Fri January 10, 2014
Remembering Activist Poet Amiri Baraka
The influential and controversial poet, playwright and essayist Amiri Baraka, formerly known as LeRoi Jones, was one of the key black literary voices of the 1960s. The political and social views that inspired his writing changed over the years, from his bohemian days as a young man in Greenwich Village, to black nationalism and later years as a Marxist.
Baraka's work was at the forefront of the Black Arts movement. His play Dutchman won an Obie Award in 1964 and shocked audiences with its explicit language and rage against the oppression of blacks in America. His writing about jazz and African-American culture, most notably the book Blues People: Negro Music in White America, was highly regarded.
But his detractors accused him at various times of being racist, dangerously militant, homophobic and anti-Semitic. His infamous 2002 poem about the Sept. 11 attacks contained lines that suggested Israeli involvement in the attack on the World Trade Center.
Still, as The New York Times' Margalit Fox wrote, "his champions and detractors agreed that at his finest he was a powerful voice on the printed page, a riveting orator in person and an enduring presence on the international literary scene whom — whether one loved or hated him — it was seldom possible to ignore."
Baraka died Thursday in his hometown of Newark, N.J. He was 79. He spoke to Fresh Air's Terry Gross in 1986.
On becoming a writer and moving to the Lower East Side
I guess I was the most unbohemian of all bohemians. My bohemianism consisted of not wanting to get involved with the stupid stuff that I thought people wanted you to get involved with — ... namely America ... Dwight Eisenhower, McCarthyism and all those great things. I had just been in some repressive situations — the black middle-class college scene and the crazy United States Air Force — and so I just felt like getting out of that.
I thought, now, that I wanted to be a writer. I had something that I wanted to do, that I was interested in doing, so I wanted to pursue that. I moved to East Third Street and First Avenue before it was the East Village — then it was just the Lower East Side — and I paid $28 a month for this place with no heat. I wish it had heat — I didn't want to be that bohemian — and I used to stick my feet in the oven and put on my sweaters and try to write on a yellow pad every day.

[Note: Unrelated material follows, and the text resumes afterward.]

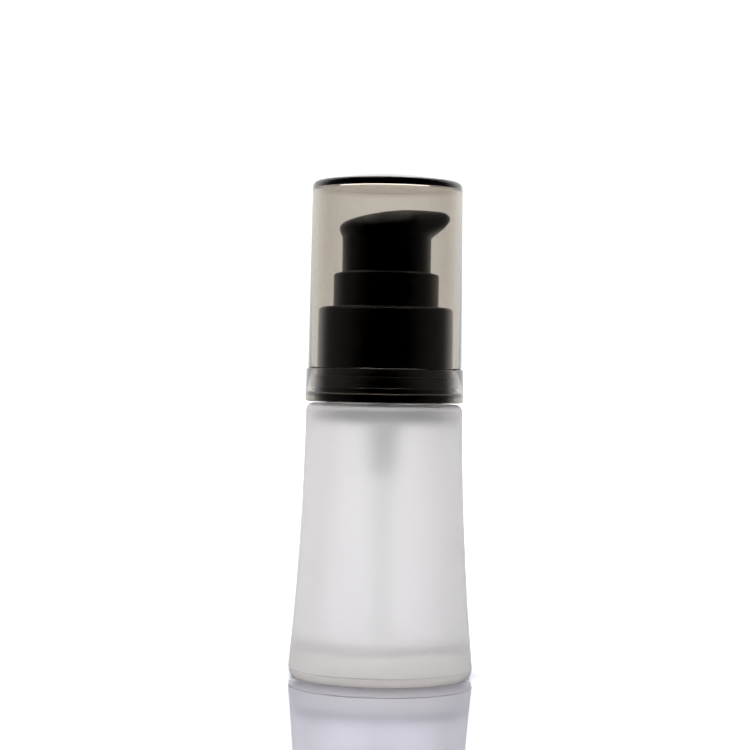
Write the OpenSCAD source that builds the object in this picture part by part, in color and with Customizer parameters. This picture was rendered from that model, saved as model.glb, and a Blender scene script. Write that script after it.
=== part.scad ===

On the beginning of his friendship with poet Allen Ginsberg
I wrote Ginsberg a letter. He was living in Paris. I wrote it on a piece of toilet paper, I guess to be dramatic, and ask[ed] him [if] he was for real: "What is this? Is this for real? What is this? Just a game?" He wrote me back a letter; we started a correspondence.
On being part of the Beat generation
It was a lot of people who were really sincere, who were really trying to do something. I know we had come from different places; because of that, we had different ideas, different aesthetics even.
But I think in that circle, those people generally were fighting against the academic life — academic poetry of the '50s. Whether you're talking about Ginsberg and the Beats or you're talking ... the Black Mountain school [of poetry] or you're talking about Frank O'Hara and the New York school ... they were all aligned, I think, in a kind of united front against the dullness of the new critics and the dullness of the kind of poetry [those critics were] trying to bring back.
On the assassination of Malcolm X
As young intellectuals, we took that very seriously. ... Malcolm was not just a public figure being killed; it was somebody who we were sworn to be involved with and who had actually shaped our thinking.
I met Malcolm the month before he was killed. ... He deeply changed my mind about America. [He] made me see America in a way I had never — made me see myself in a way I had never. And then for them to kill him — for a lot of us, it represented a declaration of war.
On changing his name
It had to do with, "Why should I be an American? Why should I be identified with that, when I should do something to identify with my own real roots?"
So the man who buried Malcolm X — my Muslim imam, priest — he, after I got beat up by police ... came to me and he said, "You don't need this American name." And I was susceptible to it at the time because, God knows, I had just gotten whipped near to death.
So he gave me an Arab name; he gave me the name Amir Barakat. But I didn't want an Arab name ... [so] I took the name and Swahili-ized it and Bantu-ized it, and changed it from Amir to Amiri and from Barakat to Baraka to make it a Swahili name — the same kind of name you'd find in Tanzania or Uganda or Kenya. Now, of course I'm no longer in a cultural nationalist movement, but I'd be the only one in my family with an American name.